Covering Soundscape was my raison d’être for being in Hudson that weekend, but it soon became apparent that a larger ecosystem existed in town, an ecosystem central to Basilica’s existence.
When we turned onto Warren, Street, which served as the town’s main thoroughfare, Sam pointed out all the good spots. We picked up some Millbrook Distillery Bourbon from the Hudson Wine Merchants and continued to drive. Every so often we saw the ghost signs of old businesses on the exposed brick of buildings we passed, remnants of shops shuttered who knows how long ago. Further down Warren, Sam recommended Talbott and Arding for fixins and Bonfiglio & Bread for pastries, breakfast sandwiches in the like. With all the delicious localvore food in town, I could have easily missed Basilica.
Sam pointed out these places with the opinions of an established local, but she’d really only been in Hudson for over a year, as had her boyfriend, Allen. They’re one of the many couples that had found some entrepreneurial calling in the river city, which has seen more and more jaded urbanites starting anew as small town farmers or small business owners, embracing the budding “back to the land” movement without even a hint of cynicism. Basilica’s owners, Melissa Auf Der Maur and her husband Tony Stone, were the most well known local couple to embrace such entrepreneurship. Ms. Auf der Maur, who made a name for herself playing bass on Hole’s Celebrity Skin, later joined the Smashing Pumpkins, and eventually started a solo music career, saw that old factory from the window of the home she shared with her filmmaker husband. That was when it all clicked.
“I became a mother when we took over Basilica, so the combination of getting the building and getting pregnant was very deliberate,” she told me. “I was ready to be settled in one place for a moment, and if I wasn’t going to be able to tour the world for music, I better be able to get a small part of the world to come to our backyard for music.”
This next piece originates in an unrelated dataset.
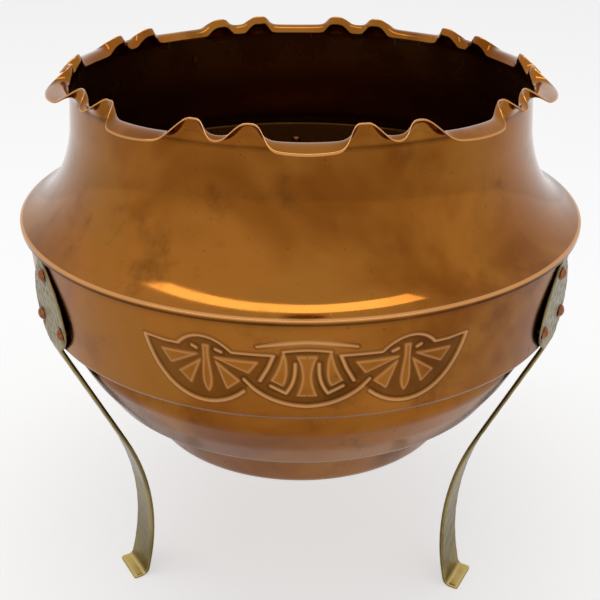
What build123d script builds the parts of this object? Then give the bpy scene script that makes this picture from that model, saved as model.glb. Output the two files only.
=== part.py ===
"""A copper planter on three brass legs, in the style of about 1905.

Two spun copper shells meet in a folded lock seam at the shoulder. The upper shell is the
trumpet-shaped neck with a crimped rim. The lower shell is the band, two tiers and the base.
Three forged brass legs are riveted to the band, with three copper rivets each.

Millimetres, +Z up. The origin is on the bowl's axis, at the level that the feet stand on.
Each leg is drawn standing out along +X, and is then turned to its own place.
"""

import math
import os

from build123d import *

# Shells
sheet = 0.8  # thickness of the copper
seam_height = 211.0  # shoulder's edge above the floor
seam_radius = 145.0  # shoulder's edge, the widest part of the bowl
fold_clearance = 0.1  # between the layers of the lock seam
shoulder_slope = 18.0  # degrees that the shoulder rises at its edge
neck_foot_radius = 116.2  # where the neck becomes nearly upright
neck_foot_rise = 45.4  # and its height over the seam
mouth_radius = 114.8  # the crease that the rim turns out of
mouth_rise = 62.5

# Crimped rim
rim_repeats = 10  # pairs of crimps round the mouth
rim_lap = 2.5  # depth of the collar that the rim is worked from
collar_proud = 0.05  # the collar's extra thickness on each face
crimp_offset = 6.1  # degrees from the middle of a pair to each crimp
crimp_width = 3.0  # degrees, how sharp a crimp is
rim_station_step = 2.0  # degrees between the rim's drawn sections

# Lower shell
band_top_radius = 142.0
band_foot_radius = 138.8
band_drop = 51.0  # band's lower edge under the seam
flange_bend_radius = 0.5  # where the band turns out into its flange
cove_radius = 125.5
cove_depth = 3.5  # how far the cove under the band falls
bulge_radius = 127.3
bulge_drop = 66.0
bulge_foot_radius = 111.3
tier_drop = 93.7  # lower edge of the bulging tier under the seam
bulge_crown = 1.0  # how far the bulge stands out from a straight wall
waist_depth = 1.5
waist_radius = 98.5
base_radius = 84.0
base_drop = 125.5  # underside of the base under the seam
base_corner_radius = 7.0

# Legs
leg_angles = {"left": 210.0, "right": 330.0, "back": 90.0}
leg_seat_clearance = 0.1
plate_thickness = 1.4
plate_half_width = 20.0
plate_length = 50.5
plate_widest_drop = 35.0
plate_tip_clearance = 0.5  # under the folded seam
strap_overlap = 8.0  # how far the strap's full thickness runs up the plate
strap_thickness = 2.3
strap_width = 18.0
foot_width = 21.0
knee_radius = 12.0  # bend where the strap leaves the plate
sweep_radius = 140.0  # long curve of the strap
heel_radius = 5.0
strap_lean = 24.5  # degrees inward, under the plate
ankle_lean = 13.5  # degrees outward, over the foot
heel_reach = 103.0  # radius where the ankle's line meets the floor
toe_reach = 111.3
foot_sway = 6.5  # each foot stands this far clockwise of its plate, seen from above

# Rivets
rivet_head_radius = 3.5
rivet_head_height = 2.0
rivet_shank_radius = 1.6
rivet_hole_clearance = 0.1
rivet_tail_radius = 2.9
rivet_tail_height = 1.2
rivet_tail_edge = 0.3  # upright edge of the tail, past the wall
top_rivet_drop = 13.3  # under the seam
pair_rivet_drop = 39.6
pair_rivet_spread = 13.3  # each side of the leg's middle
hole_reach = 6.0  # a rivet hole's cut, each way from the plate's back

os.makedirs("parts", exist_ok=True)

# Worked out from the sizes above
flange_top = seam_height - sheet - fold_clearance
flange_bottom = flange_top - sheet
hem_bottom = flange_bottom - fold_clearance - sheet
flange_radius = seam_radius - sheet - fold_clearance
mouth_height = seam_height + mouth_rise
band_foot = seam_height - band_drop
band_lean = math.degrees(
    math.atan((band_top_radius - band_foot_radius) / (flange_bottom - band_foot))
)
rivet_hole_radius = rivet_shank_radius + rivet_hole_clearance


def offset_controls(points, distance):
    """Move a control polygon to the left of its direction, with mitred corners."""
    legs = [(end - start).normalized() for start, end in zip(points, points[1:])]
    normals = [Vector(-leg.Y, leg.X) for leg in legs]
    moved = [points[0] + normals[0] * distance]
    for corner, before, after in zip(points[1:], normals, normals[1:]):
        moved.append(corner + (before + after) * (distance / (1 + before.dot(after))))
    moved.append(points[-1] + normals[-1] * distance)
    return moved


def band_radius(height):
    """Outer radius of the plain band at a height."""
    share = (height - band_foot) / (flange_bottom - band_foot)
    return band_foot_radius + share * (band_top_radius - band_foot_radius)


def blend(start, end, share):
    return start + (end - start) * share


def bump(angle, centre, width):
    """A smooth hill of height 1."""
    return math.exp(-(((angle - centre) / width) ** 2))


# ---------------------------------------------------------------- upper shell


def rim_controls(angle):
    """Control points of the rim's section, angle degrees from the middle of a pair of crimps."""
    crease = Vector(mouth_radius, mouth_height)
    wide_knee = crease + Vector(1.3, 5.5)
    wide_edge = crease + Vector(11.5, 0.6)
    small_knee = crease + Vector(1.0, 6.0)
    small_edge = crease + Vector(6.0, 2.8)
    crimp_knee = crease + Vector(0.3, 5.0)
    crimp_edge = crease + Vector(-0.6, 10.0)
    half_repeat = 180 / rim_repeats
    swing = (1 - math.cos(math.pi * angle / half_repeat)) / 2
    crimp = bump(angle, crimp_offset, crimp_width) + bump(angle, -crimp_offset, crimp_width)
    knee = blend(blend(small_knee, wide_knee, swing), crimp_knee, crimp)
    edge = blend(blend(small_edge, wide_edge, swing), crimp_edge, crimp)
    return [crease, knee, edge]


def radial_plane(angle):
    """The upright plane through the axis: x is the radius, y is the height."""
    outward = Vector(1, 0).rotate(Axis.Z, angle)
    return Plane(origin=(0, 0, 0), x_dir=outward, z_dir=outward.cross(Vector(0, 0, 1)))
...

Basilica launched its programming in 2012 to include prose readings, film screenings and all sorts of performances, but the music festival quickly became its crown jewel. Eventually Basilica Hudson picked up a reputation for hosting a quality “anti-festival”—the food options were locally sourced, the crowds actually there to listen to the acts, and the cavernous, brick-lined hall noticeably free of Coors advertisements. Hudson was fast becoming a reprieve for couples who were sick of big cities, too, couples willing to put some elbow grease into making a life for themselves somewhere more remote. “Just this week alone three new bars and restaurants opened,” said Ms. Auf der Maur. “And all over Hudson, the new restaurants and bars are all couples with new babies. All of them! They all left the city and wanted to start a new place to raise a family.”
‘It often starts, for better or worse, with a couple, a family business. Because you’ve gotta live and breathe it.’—Melissa Auf der Maur
“When Tony and I moved here 8 years ago there was not a single bakery or coffee shop, nothing. It often starts, for better or worse, with a couple, a family business. Because you’ve gotta live and breathe it. You can’t just be checking in and out.”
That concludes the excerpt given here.